* _THE EXERCISE_: Transcribe only the lines of the listing below from the one holding "TAIL_STUB_RADIUS, SEAT_GAP, TAIL_STUB_LENGTH)" through the one holding "obj.parent = empty", inclusive, without any change.

* _GIVEN DATA_:

▬▬▬

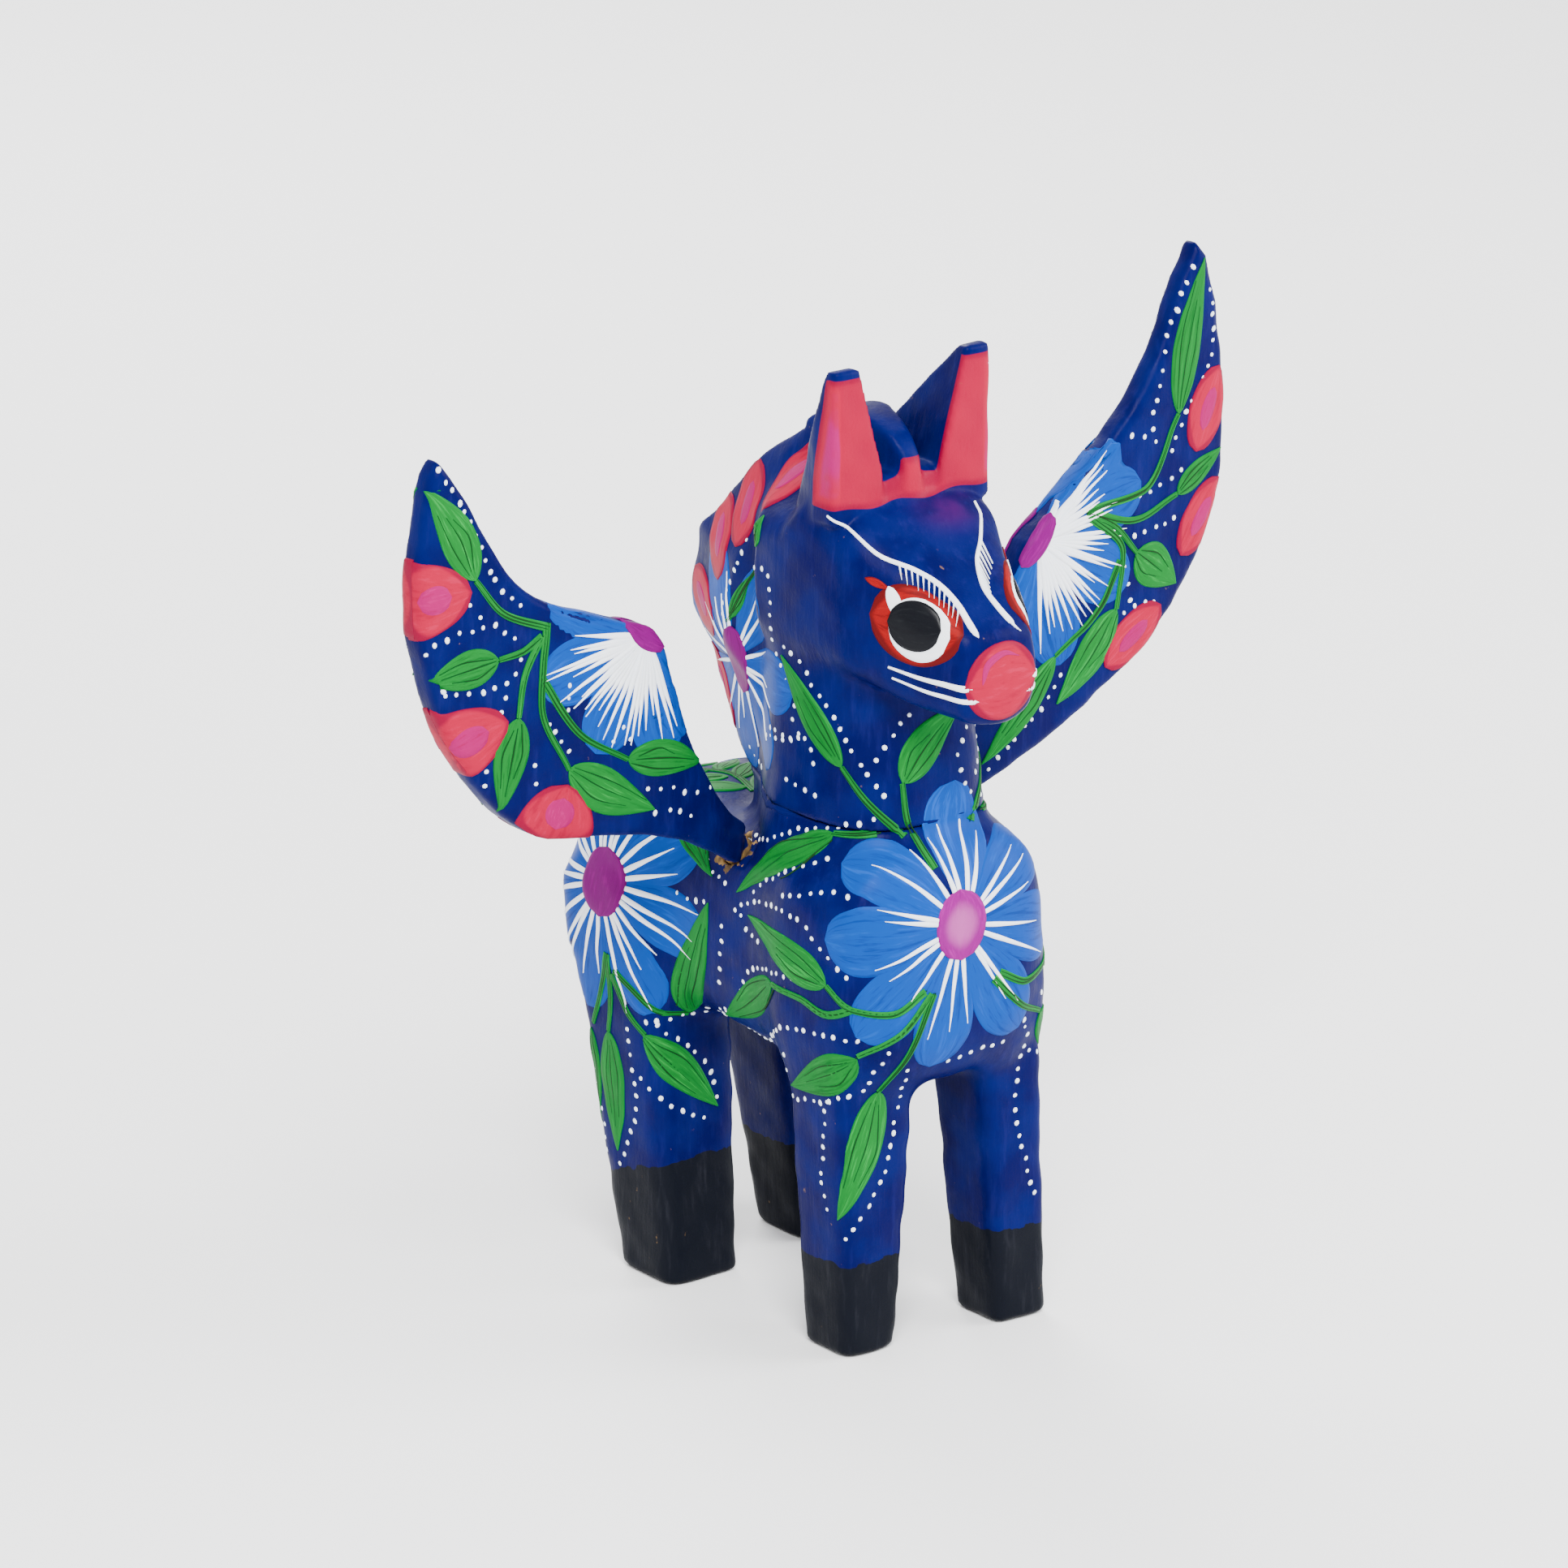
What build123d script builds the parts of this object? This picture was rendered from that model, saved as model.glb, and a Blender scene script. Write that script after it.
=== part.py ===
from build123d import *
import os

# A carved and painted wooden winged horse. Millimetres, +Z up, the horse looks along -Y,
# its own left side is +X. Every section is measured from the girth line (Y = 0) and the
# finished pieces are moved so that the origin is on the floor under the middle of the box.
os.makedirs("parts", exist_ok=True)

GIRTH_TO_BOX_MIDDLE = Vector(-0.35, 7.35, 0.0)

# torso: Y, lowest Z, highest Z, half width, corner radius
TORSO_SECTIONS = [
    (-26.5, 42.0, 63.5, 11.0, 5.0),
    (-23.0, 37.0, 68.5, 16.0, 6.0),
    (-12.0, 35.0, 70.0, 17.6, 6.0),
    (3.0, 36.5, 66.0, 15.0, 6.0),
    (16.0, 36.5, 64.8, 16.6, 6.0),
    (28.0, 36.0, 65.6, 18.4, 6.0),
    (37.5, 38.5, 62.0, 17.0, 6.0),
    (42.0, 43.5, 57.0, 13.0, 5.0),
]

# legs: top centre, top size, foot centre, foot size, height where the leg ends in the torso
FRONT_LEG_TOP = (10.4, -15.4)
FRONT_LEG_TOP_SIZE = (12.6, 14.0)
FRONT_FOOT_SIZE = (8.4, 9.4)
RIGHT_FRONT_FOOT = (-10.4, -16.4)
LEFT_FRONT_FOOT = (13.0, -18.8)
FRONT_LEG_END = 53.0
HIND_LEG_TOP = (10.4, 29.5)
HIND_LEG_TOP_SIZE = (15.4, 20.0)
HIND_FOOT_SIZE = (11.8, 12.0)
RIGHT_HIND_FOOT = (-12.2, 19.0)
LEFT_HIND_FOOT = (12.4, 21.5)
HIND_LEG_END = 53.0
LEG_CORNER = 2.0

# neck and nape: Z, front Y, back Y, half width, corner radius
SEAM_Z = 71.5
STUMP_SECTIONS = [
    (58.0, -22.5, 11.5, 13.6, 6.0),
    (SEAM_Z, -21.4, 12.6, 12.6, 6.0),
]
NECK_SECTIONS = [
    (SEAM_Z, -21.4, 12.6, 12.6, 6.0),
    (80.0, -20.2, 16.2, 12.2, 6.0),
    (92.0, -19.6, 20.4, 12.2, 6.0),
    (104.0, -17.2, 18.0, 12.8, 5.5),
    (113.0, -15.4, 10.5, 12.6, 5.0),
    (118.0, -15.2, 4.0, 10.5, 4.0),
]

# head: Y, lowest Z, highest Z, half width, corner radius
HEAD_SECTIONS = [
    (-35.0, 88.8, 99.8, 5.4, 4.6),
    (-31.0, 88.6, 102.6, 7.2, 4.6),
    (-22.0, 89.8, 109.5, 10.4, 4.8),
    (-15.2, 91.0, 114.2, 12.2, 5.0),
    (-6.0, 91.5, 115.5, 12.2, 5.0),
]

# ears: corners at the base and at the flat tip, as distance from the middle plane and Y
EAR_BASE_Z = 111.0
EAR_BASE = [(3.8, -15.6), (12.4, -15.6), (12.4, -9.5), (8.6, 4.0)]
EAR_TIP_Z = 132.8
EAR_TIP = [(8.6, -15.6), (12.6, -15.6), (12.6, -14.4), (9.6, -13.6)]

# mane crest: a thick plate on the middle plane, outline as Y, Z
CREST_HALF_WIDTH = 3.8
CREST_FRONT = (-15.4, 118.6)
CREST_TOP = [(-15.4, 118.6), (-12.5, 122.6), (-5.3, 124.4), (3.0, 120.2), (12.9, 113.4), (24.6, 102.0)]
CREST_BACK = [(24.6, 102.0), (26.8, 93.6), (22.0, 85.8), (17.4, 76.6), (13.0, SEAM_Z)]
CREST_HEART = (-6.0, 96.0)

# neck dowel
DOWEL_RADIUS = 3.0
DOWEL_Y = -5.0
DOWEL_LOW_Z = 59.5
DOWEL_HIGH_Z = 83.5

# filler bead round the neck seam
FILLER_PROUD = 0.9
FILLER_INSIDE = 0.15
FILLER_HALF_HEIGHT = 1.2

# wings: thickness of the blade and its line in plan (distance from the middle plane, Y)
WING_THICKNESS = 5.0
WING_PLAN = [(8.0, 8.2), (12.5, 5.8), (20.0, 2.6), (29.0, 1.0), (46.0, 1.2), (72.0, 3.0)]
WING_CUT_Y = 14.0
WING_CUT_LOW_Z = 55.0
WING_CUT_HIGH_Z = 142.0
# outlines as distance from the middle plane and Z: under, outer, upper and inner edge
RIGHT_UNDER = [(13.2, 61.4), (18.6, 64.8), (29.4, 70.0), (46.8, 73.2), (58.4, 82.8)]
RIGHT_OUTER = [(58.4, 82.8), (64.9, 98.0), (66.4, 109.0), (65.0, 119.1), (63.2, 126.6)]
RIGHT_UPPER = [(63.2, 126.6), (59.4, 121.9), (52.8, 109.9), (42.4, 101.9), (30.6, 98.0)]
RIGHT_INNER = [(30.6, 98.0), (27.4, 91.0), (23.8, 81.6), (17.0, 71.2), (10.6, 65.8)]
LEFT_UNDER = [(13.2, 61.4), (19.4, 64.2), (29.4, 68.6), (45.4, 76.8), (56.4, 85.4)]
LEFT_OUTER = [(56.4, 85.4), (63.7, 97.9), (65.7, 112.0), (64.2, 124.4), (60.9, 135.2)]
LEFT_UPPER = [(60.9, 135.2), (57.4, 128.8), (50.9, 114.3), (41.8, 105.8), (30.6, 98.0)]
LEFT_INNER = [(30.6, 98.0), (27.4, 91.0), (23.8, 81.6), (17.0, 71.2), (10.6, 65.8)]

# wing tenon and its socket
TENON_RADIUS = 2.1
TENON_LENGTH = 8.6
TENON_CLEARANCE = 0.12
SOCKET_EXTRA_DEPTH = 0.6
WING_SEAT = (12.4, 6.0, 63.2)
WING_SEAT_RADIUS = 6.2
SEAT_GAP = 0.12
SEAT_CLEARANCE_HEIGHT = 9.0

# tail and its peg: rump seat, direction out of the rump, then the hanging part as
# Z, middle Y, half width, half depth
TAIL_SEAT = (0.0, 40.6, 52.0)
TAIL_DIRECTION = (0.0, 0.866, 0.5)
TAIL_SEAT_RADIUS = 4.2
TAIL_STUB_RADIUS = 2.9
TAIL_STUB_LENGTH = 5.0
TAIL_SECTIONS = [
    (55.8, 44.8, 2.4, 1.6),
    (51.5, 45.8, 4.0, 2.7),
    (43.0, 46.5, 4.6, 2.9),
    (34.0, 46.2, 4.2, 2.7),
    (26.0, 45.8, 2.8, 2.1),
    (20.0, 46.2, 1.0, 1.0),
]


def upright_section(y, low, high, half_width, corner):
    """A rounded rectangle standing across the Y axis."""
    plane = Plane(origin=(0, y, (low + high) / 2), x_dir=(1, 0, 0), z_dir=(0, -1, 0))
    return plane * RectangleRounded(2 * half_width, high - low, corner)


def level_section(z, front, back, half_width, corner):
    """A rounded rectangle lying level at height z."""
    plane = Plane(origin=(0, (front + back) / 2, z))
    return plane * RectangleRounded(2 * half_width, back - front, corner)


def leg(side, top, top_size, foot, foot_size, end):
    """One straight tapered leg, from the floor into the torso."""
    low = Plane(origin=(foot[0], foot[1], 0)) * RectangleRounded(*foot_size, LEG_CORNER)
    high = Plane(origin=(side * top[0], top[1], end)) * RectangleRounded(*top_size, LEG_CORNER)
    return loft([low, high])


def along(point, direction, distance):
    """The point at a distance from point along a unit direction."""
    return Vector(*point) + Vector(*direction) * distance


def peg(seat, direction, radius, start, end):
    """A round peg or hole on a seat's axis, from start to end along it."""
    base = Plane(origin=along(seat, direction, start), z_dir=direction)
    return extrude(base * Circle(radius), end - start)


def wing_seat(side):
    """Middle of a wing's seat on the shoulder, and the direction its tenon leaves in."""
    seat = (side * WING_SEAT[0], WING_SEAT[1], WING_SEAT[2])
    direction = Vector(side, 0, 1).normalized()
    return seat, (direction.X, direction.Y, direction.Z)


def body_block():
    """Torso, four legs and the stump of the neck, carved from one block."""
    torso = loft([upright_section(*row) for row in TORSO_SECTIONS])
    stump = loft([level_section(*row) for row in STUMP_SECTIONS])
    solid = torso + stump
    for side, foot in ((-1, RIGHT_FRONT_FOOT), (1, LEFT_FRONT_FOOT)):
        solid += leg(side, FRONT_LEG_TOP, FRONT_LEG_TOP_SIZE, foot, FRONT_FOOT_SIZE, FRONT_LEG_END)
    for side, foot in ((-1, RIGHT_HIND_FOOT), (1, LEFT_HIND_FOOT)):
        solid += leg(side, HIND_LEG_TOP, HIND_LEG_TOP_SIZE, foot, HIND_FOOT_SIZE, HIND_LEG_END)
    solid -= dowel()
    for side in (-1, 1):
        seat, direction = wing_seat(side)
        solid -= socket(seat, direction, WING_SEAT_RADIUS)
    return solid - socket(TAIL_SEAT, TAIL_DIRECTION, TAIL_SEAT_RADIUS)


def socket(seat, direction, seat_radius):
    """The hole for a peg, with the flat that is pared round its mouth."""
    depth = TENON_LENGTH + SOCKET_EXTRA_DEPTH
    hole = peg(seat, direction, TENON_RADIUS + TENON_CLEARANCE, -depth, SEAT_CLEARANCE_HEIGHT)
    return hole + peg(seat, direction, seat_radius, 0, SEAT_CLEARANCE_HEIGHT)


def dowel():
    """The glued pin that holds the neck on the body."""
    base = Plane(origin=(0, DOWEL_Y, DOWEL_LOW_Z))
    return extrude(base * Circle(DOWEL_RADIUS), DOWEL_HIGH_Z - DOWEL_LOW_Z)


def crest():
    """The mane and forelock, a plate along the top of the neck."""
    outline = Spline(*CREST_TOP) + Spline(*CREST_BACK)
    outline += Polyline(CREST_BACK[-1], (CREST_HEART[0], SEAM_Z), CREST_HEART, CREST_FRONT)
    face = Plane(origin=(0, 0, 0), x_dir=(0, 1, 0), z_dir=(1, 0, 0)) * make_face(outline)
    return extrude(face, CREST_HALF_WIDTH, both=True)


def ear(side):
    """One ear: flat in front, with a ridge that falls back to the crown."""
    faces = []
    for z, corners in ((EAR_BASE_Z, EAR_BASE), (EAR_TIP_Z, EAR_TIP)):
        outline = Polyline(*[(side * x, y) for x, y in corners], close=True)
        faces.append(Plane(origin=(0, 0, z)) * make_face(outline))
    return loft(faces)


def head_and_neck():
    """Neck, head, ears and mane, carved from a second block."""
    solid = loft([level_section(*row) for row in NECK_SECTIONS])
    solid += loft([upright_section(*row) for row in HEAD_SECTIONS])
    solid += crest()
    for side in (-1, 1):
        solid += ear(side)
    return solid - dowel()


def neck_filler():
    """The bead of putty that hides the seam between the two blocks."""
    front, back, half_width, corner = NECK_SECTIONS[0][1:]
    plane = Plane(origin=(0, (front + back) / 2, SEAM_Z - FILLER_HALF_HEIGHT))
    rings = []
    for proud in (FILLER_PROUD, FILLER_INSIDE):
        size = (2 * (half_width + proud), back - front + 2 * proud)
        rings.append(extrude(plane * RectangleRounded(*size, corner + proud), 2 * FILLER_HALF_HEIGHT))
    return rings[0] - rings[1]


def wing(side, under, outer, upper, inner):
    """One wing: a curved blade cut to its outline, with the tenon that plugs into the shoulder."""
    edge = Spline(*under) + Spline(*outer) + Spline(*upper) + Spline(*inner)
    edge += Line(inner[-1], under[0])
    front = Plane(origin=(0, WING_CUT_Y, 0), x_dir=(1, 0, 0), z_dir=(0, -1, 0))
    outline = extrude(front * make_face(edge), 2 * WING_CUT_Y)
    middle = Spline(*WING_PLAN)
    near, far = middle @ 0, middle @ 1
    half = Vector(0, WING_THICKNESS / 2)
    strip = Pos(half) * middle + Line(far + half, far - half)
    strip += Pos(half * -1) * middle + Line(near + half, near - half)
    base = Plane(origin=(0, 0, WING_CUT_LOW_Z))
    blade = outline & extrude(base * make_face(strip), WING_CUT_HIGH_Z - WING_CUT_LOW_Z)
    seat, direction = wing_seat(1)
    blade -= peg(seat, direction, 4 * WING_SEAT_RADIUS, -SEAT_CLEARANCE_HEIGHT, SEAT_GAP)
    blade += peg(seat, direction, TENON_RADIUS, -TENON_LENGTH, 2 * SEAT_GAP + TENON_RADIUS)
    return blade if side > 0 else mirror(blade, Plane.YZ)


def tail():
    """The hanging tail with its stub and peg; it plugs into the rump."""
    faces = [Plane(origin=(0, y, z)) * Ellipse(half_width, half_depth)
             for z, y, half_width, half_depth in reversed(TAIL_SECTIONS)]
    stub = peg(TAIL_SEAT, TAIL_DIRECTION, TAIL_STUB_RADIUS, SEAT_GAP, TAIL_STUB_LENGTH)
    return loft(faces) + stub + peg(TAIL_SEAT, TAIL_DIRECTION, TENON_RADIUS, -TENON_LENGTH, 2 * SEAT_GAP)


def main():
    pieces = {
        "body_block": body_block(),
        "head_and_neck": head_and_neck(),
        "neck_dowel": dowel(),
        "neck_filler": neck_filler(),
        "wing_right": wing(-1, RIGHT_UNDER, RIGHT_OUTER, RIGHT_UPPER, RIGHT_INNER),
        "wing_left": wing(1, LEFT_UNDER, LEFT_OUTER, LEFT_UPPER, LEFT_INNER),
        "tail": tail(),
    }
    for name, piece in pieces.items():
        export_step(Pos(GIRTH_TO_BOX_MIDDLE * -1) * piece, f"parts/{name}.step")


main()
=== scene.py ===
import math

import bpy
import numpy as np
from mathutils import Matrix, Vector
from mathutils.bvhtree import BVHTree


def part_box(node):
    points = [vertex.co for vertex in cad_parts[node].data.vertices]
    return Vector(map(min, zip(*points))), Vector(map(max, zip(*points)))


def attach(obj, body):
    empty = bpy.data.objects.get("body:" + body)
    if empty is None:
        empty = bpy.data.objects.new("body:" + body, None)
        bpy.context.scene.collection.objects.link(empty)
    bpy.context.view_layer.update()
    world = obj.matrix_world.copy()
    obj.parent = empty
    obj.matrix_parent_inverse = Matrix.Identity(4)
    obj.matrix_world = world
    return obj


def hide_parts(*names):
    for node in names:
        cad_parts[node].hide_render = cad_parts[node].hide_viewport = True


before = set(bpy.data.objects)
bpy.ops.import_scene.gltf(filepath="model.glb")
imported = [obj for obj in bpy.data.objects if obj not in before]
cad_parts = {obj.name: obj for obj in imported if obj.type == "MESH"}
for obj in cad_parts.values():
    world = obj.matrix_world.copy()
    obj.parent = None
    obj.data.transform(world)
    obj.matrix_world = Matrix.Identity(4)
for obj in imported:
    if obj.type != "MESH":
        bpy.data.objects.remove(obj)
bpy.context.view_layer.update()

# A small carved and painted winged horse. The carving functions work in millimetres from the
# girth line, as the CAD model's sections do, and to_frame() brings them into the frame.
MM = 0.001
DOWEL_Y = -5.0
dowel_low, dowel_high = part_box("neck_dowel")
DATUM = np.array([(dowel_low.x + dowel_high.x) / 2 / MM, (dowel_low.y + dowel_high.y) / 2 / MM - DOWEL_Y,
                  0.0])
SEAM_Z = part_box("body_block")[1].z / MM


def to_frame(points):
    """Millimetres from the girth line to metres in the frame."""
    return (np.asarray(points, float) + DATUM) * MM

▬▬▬

* _OUTPUT OF THE TASK_:
    stub = peg(TAIL_SEAT, TAIL_DIRECTION, TAIL_STUB_RADIUS, SEAT_GAP, TAIL_STUB_LENGTH)
    return loft(faces) + stub + peg(TAIL_SEAT, TAIL_DIRECTION, TENON_RADIUS, -TENON_LENGTH, 2 * SEAT_GAP)


def main():
    pieces = {
        "body_block": body_block(),
        "head_and_neck": head_and_neck(),
        "neck_dowel": dowel(),
        "neck_filler": neck_filler(),
        "wing_right": wing(-1, RIGHT_UNDER, RIGHT_OUTER, RIGHT_UPPER, RIGHT_INNER),
        "wing_left": wing(1, LEFT_UNDER, LEFT_OUTER, LEFT_UPPER, LEFT_INNER),
        "tail": tail(),
    }
    for name, piece in pieces.items():
        export_step(Pos(GIRTH_TO_BOX_MIDDLE * -1) * piece, f"parts/{name}.step")


main()
=== scene.py ===
import math

import bpy
import numpy as np
from mathutils import Matrix, Vector
from mathutils.bvhtree import BVHTree


def part_box(node):
    points = [vertex.co for vertex in cad_parts[node].data.vertices]
    return Vector(map(min, zip(*points))), Vector(map(max, zip(*points)))


def attach(obj, body):
    empty = bpy.data.objects.get("body:" + body)
    if empty is None:
        empty = bpy.data.objects.new("body:" + body, None)
        bpy.context.scene.collection.objects.link(empty)
    bpy.context.view_layer.update()
    world = obj.matrix_world.copy()
    obj.parent = empty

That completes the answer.